Arkansas executed four men in late April. In early May, the state medical board announced it would investigate the purchase of the lethal injection drugs.
The Arkansas high court has also referred Griffen to the state’s Judicial Discipline and Disability Commission to determine whether he violated the Code of Judicial Conduct requiring judges to “maintain the dignity of judicial office at all times, and avoid both impropriety and the appearance of impropriety in their professional and personal lives” and conduct themselves in ways that ensure “the greatest possible public confidence in their independence, impartiality, integrity, and confidence.”
Griffen said whether or not the drug distributor was entitled to a temporary restraining order, he himself is entitled to be part of a Good Friday vigil.
“I am entitled to practice my religion—whether I am a judge or not—even if others disapprove of the way I practice it,” he said.
Griffen denounced secrecy in the execution process at a session on the death penalty at last year’s Cooperative Baptist Fellowship General Assembly in Greensboro, North Carolina.
“If you want to euthanize your dog, you know that under your state only the people who have certain credentials can put your dog down,” Griffen said. Yet it is extremely challenging to find the qualifications of those who execute people, he said.
“As a matter of fact, there is no requirement that the state tell you, and they have an affirmative obligation to not disclose that,” the judge continued. “One would call it irony, but it’s too nice a word.”
Griffen has long argued that his judicial role does not negate his responsibility to speak prophetically as a pastor, often leading to clashes with political opponents.
As a member of the Arkansas Court of Appeals appointed in 1996, Griffen clashed with the Arkansas Judicial Discipline and Disability Commission over comments in 2002 criticizing the racial diversity practices at the University of Arkansas.

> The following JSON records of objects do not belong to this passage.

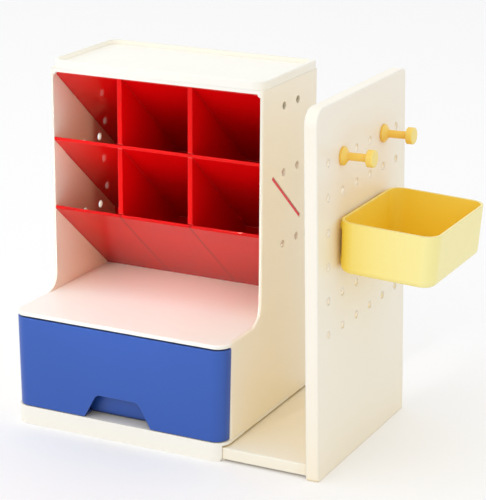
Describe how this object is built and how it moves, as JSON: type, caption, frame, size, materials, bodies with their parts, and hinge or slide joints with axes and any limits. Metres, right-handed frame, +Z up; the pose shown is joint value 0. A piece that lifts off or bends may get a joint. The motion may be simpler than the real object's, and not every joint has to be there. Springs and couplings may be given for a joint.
{
  "type": "pegboard desk organizer",
  "caption": "Desk organizer with a pull-out drawer, slanted pen cells, a top tray and a sliding pegboard bookend that carries peg hooks and a bin.",
  "frame": {"origin": "centre of the cabinet base's underside, on the table", "axes": "+X to the right, towards the pegboard bookend; +Y to the back; +Z up"},
  "size_m": [0.3281, 0.1625, 0.273],
  "materials": {
    "cream_plastic": "satin",
    "red_plastic": "gloss",
    "blue_plastic": "satin",
    "yellow_plastic": "satin"
  },
  "bodies": {
    "cabinet": {"base_shell": "cream_plastic", "base_floor": "cream_plastic", "side_panel_left": "cream_plastic", "side_panel_right": "cream_plastic", "back_panel": "cream_plastic", "deck": "cream_plastic", "top_panel": "cream_plastic", "top_tray": "cream_plastic", "pen_plate_top": "red_plastic", "pen_plate_middle": "red_plastic", "pen_plate_bottom": "red_plastic", "pen_divider_upper_left": "red_plastic", "pen_divider_upper_right": "red_plastic", "pen_divider_lower_left": "red_plastic", "pen_divider_lower_right": "red_plastic"},
    "drawer": {"drawer_front": "blue_plastic", "drawer_box": "blue_plastic"},
    "bookend": {"pegboard_panel": "cream_plastic", "foot_plate": "cream_plastic"},
    "hook_front": {"peg_hook_front": "yellow_plastic"},
    "hook_rear": {"peg_hook_rear": "yellow_plastic"},
    "bin": {"storage_bin": "yellow_plastic"}
  },
  "joints": [
    {"name": "drawer_slide", "type": "slide", "parent": "cabinet", "child": "drawer", "axis": [0, -1, 0], "range_m": [0, 0.12]},
    {"name": "bookend_slide", "type": "slide", "parent": "cabinet", "child": "bookend", "axis": [1, 0, 0], "range_m": [-0.059, 0.06]},
    {"name": "hook_front_pull", "type": "slide", "parent": "bookend", "child": "hook_front", "axis": [0.9997, 0, 0.0227], "range_m": [0, 0.012]},
    {"name": "hook_rear_pull", "type": "slide", "parent": "bookend", "child": "hook_rear", "axis": [0.9997, 0, 0.0227], "range_m": [0, 0.012]},
    {"name": "bin_pull", "type": "slide", "parent": "bookend", "child": "bin", "axis": [0.9997, 0, 0.0227], "range_m": [0, 0.012]}
  ]
}
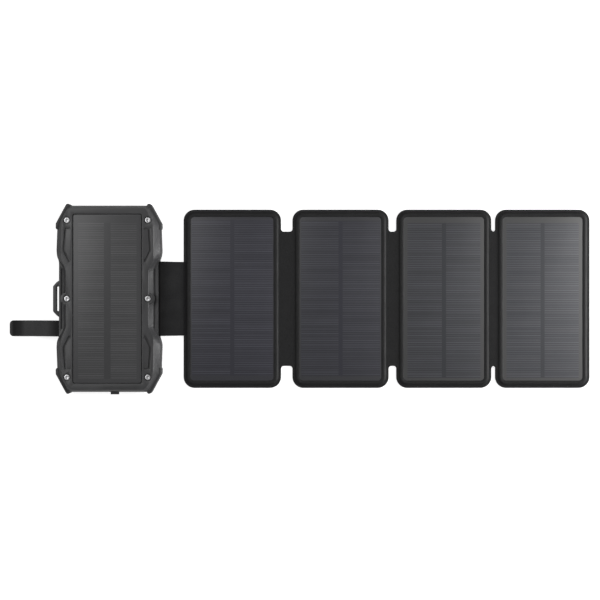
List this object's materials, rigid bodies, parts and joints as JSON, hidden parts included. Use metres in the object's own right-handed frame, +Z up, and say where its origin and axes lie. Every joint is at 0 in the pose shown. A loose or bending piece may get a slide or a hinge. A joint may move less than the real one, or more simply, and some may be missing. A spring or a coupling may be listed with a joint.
{
  "type": "folding solar phone charger",
  "caption": "Rugged power bank with a solar face and a chain of leatherette-framed solar panels that roll up onto it and close with a snap strap.",
  "frame": {"origin": "centre of the power bank's flat back face, on the table", "axes": "+X out along the open chain of panels, +Y along the bank towards its plain end, +Z up from the back face to the solar faces"},
  "size_m": [0.4745, 0.1541, 0.0215],
  "materials": {
    "case_plastic": "fine-textured satin moulding",
    "bumper_rubber": "matt moulded elastomer",
    "lug_steel": "satin grey coating",
    "silicone": "matt silicone",
    "screw_steel": "plain machined",
    "brass": "machined",
    "solar_laminate": "textured clear film over dark cells",
    "foam": "soft foam",
    "cell_foil": "aluminised pouch film",
    "tab_nickel": "plain",
    "circuit_board": "solder mask",
    "component_plastic": "moulded",
    "socket_steel": "plated",
    "clear_plastic": "clear moulding",
    "leatherette": "fine-grained, satin",
    "lead_copper": "flat flexible conductor",
    "stiffener_board": "plain board",
    "snap_metal": "plated"
  },
  "bodies": {
    "bank": {"rear_shell": "case_plastic", "front_frame": "case_plastic", "corner_bumpers": "bumper_rubber", "lanyard_lug": "lug_steel", "shell_gasket": "silicone", "face_screws": "screw_steel", "threaded_inserts": "brass", "bank_solar_laminate": "solar_laminate", "laminate_adhesive": "foam", "battery_cells": "cell_foil", "battery_pads": "foam", "battery_leads": "tab_nickel", "main_board": "circuit_board", "power_components": "component_plastic", "usb_a_sockets": "socket_steel", "usb_c_socket": "socket_steel", "control_board": "circuit_board", "tact_switch": "component_plastic", "indicator_leds": "clear_plastic", "light_pipe": "clear_plastic", "torch_lens": "clear_plastic", "torch_led": "circuit_board", "ribbon_tail": "leatherette", "strap_tail": "leatherette"},
    "power_button": {"power_button": "bumper_rubber"},
    "port_cover": {"port_cover": "silicone"},
    "ribbon": {"ribbon": "leatherette", "ribbon_lead": "lead_copper"},
    "panel_1": {"panel_1_back_skin": "leatherette", "panel_1_stiffener": "stiffener_board", "panel_1_laminate": "solar_laminate", "panel_1_front_skin": "leatherette", "snap_socket": "snap_metal"},
    "web_12": {"web_12": "leatherette", "web_12_lead": "lead_copper"},
    "panel_2": {"panel_2_back_skin": "leatherette", "panel_2_stiffener": "stiffener_board", "panel_2_laminate": "solar_laminate", "panel_2_front_skin": "leatherette"},
    "web_23": {"web_23": "leatherette", "web_23_lead": "lead_copper"},
    "panel_3": {"panel_3_back_skin": "leatherette", "panel_3_stiffener": "stiffener_board", "panel_3_laminate": "solar_laminate", "panel_3_front_skin": "leatherette"},
    "web_34": {"web_34": "leatherette", "web_34_lead": "lead_copper"},
    "panel_4": {"panel_4_back_skin": "leatherette", "panel_4_stiffener": "stiffener_board", "panel_4_laminate": "solar_laminate", "panel_4_front_skin": "leatherette"},
    "strap_root": {"strap_root": "leatherette"},
    "strap_tip": {"strap_tip": "leatherette", "snap_stud": "snap_metal"}
  },
  "joints": [
    {"name": "ribbon_fold", "type": "hinge", "parent": "bank", "child": "ribbon", "pos_m": [0.041, 0, 0.0115], "axis": [0, -1, 0], "range_deg": [0, 118.67]},
    {"name": "panel_1_fold", "type": "hinge", "parent": "ribbon", "child": "panel_1", "pos_m": [0.05938, 0, 0.00145], "axis": [0, -1, 0], "range_deg": [0, 61.33]},
    {"name": "web_12_fold", "type": "hinge", "parent": "panel_1", "child": "web_12", "pos_m": [0.13918, 0, 0.00145], "axis": [0, -1, 0], "range_deg": [0, 90]},
    {"name": "panel_2_fold", "type": "hinge", "parent": "web_12", "child": "panel_2", "pos_m": [0.14848, 0, 0.00145], "axis": [0, -1, 0], "range_deg": [0, 90]},
    {"name": "web_23_fold", "type": "hinge", "parent": "panel_2", "child": "web_23", "pos_m": [0.22728, 0, 0.00145], "axis": [0, -1, 0], "range_deg": [0, 90]},
    {"name": "panel_3_fold", "type": "hinge", "parent": "web_23", "child": "panel_3", "pos_m": [0.23348, 0, 0.00145], "axis": [0, -1, 0], "range_deg": [0, 90]},
    {"name": "web_34_fold", "type": "hinge", "parent": "panel_3", "child": "web_34", "pos_m": [0.31138, 0, 0.00145], "axis": [0, -1, 0], "range_deg": [0, 90]},
    {"name": "panel_4_fold", "type": "hinge", "parent": "web_34", "child": "panel_4", "pos_m": [0.31448, 0, 0.00145], "axis": [0, -1, 0], "range_deg": [0, 90]},
    {"name": "strap_fold", "type": "hinge", "parent": "bank", "child": "strap_root", "pos_m": [-0.0411, 0, 0.0115], "axis": [0, 1, 0], "range_deg": [0, 112.84]},
    {"name": "strap_tip_fold", "type": "hinge", "parent": "strap_root", "child": "strap_tip", "pos_m": [-0.06294, 0, 0.0023], "axis": [0, 1, 0], "range_deg": [0, 67.16]},
    {"name": "power_button_press", "type": "slide", "parent": "bank", "child": "power_button", "axis": [1, 0, 0], "range_m": [0, 0.0006], "stiffness_N_per_m": 1500, "springref_m": -0.0004},
    {"name": "port_cover_flap", "type": "hinge", "parent": "bank", "child": "port_cover", "pos_m": [0.005, -0.0747, 0.0036], "axis": [1, 0, 0], "range_deg": [0, 90]}
  ]
}
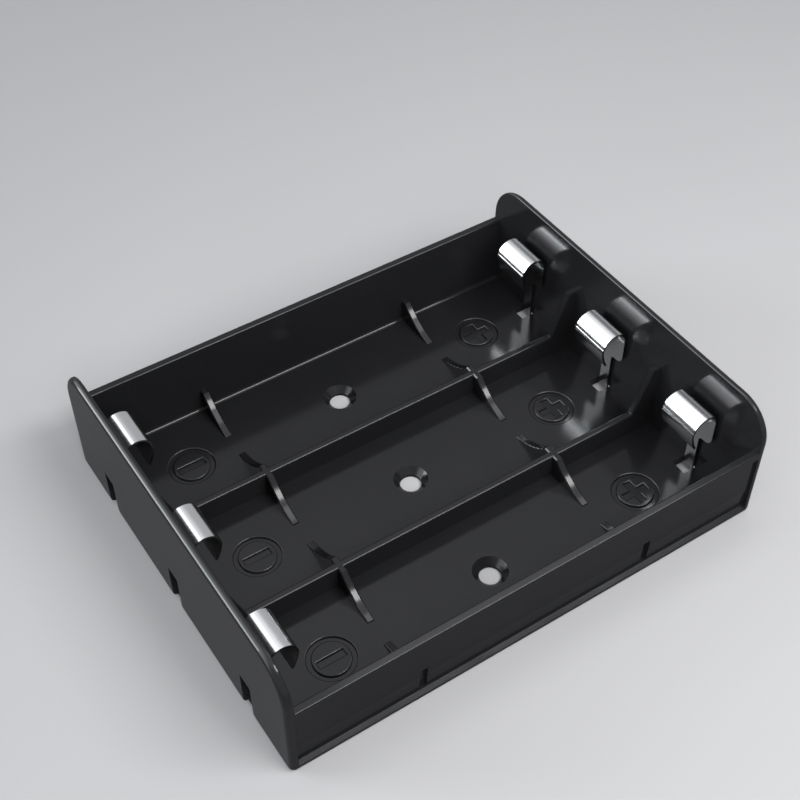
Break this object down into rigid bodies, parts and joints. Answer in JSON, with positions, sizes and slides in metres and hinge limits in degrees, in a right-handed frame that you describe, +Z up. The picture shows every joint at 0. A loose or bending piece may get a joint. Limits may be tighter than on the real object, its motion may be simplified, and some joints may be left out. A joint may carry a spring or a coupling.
{
  "type": "battery holder",
  "caption": "Black moulded battery holder with side-by-side bays for cylindrical cells, spring strip contacts at both ends and countersunk screw holes.",
  "frame": {"origin": "middle of the underside", "axes": "+X along the cells to the plus end, +Y across the bays, +Z up out of the open top"},
  "size_m": [0.083, 0.0672, 0.0222],
  "materials": {
    "housing": "black moulded plastic, satin, fine even surface",
    "contact": "bright nickel plating on spring strip"
  },
  "bodies": {
    "tray": {"housing": "housing"},
    "leaf_plus_1": {"contact_plus_1": "contact"},
    "leaf_plus_2": {"contact_plus_2": "contact"},
    "leaf_plus_3": {"contact_plus_3": "contact"},
    "leaf_minus_1": {"contact_minus_1": "contact"},
    "leaf_minus_2": {"contact_minus_2": "contact"},
    "leaf_minus_3": {"contact_minus_3": "contact"}
  },
  "joints": [
    {"name": "spring_plus_1", "type": "hinge", "parent": "tray", "child": "leaf_plus_1", "pos_m": [0.0394, 0.0216, 0.001], "axis": [0, 1, 0], "range_deg": [0, 1.6], "stiffness_Nm_per_rad": 1},
    {"name": "spring_plus_2", "type": "hinge", "parent": "tray", "child": "leaf_plus_2", "pos_m": [0.0394, 0, 0.001], "axis": [0, 1, 0], "range_deg": [0, 1.6], "stiffness_Nm_per_rad": 1},
    {"name": "spring_plus_3", "type": "hinge", "parent": "tray", "child": "leaf_plus_3", "pos_m": [0.0394, -0.0216, 0.001], "axis": [0, 1, 0], "range_deg": [0, 1.6], "stiffness_Nm_per_rad": 1},
    {"name": "spring_minus_1", "type": "hinge", "parent": "tray", "child": "leaf_minus_1", "pos_m": [-0.0394, 0.0216, 0.001], "axis": [0, -1, 0], "range_deg": [0, 1.6], "stiffness_Nm_per_rad": 1},
    {"name": "spring_minus_2", "type": "hinge", "parent": "tray", "child": "leaf_minus_2", "pos_m": [-0.0394, 0, 0.001], "axis": [0, -1, 0], "range_deg": [0, 1.6], "stiffness_Nm_per_rad": 1},
    {"name": "spring_minus_3", "type": "hinge", "parent": "tray", "child": "leaf_minus_3", "pos_m": [-0.0394, -0.0216, 0.001], "axis": [0, -1, 0], "range_deg": [0, 1.6], "stiffness_Nm_per_rad": 1}
  ]
}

The ethics panel eventually dropped its case against Griffen, but he was voted out of office in 2008. In 2010, he was elected as circuit judge for the Fifth Division in Arkansas and reelected in 2016.
Recently he opposed a proposal to increase public funding of the Little Rock School District, protesting a 2015 takeover by the Arkansas Board of Education after the dissolution of a majority-black school board elected by voters. —Baptist News Global
FOLLOWING UP (Updated October 5, 2018): A government commission in Arkansas found probable cause that six members of the state’s supreme court violated judicial ethics when they disciplined Griffen for participating in a death penalty protest.
“Judge Griffen was never given notice of, and the opportunity to be heard on, the Supreme Court’s ultimate action—the removal of Judge Griffen from all death penalty and execution protocol cases pending and in the future,” wrote J. Brett Standridge, special counsel for the Judicial Discipline and Disability Commission, in a statement September 20. “In acting on such matters involving judges, it is important to consider the well-established case law that judges are presumed to be impartial and unbiased and presumptively will act with honesty and integrity in adjudicating cases.”
The case in question related to a company declaring that the Arkansas Department of Corrections had purchased a pharmaceutical product from the distributor under false pretenses and wanting a temporary restraining order to block the state from using it as an execution drug.
“In a process separate from the ethics complaints, the 8th U.S. Circuit Court of Appeals recently dismissed a lawsuit by Griffen accusing the Arkansas Supreme Court of violating his civil rights,” Baptist News Global reported. “Griffen’s attorney has said he plans to appeal to the U.S. Supreme Court.”
Versions of this article appear in the May 24, 2017, and October 24, 2018, print edition under the title “People: Wendell Griffen” and Following Up.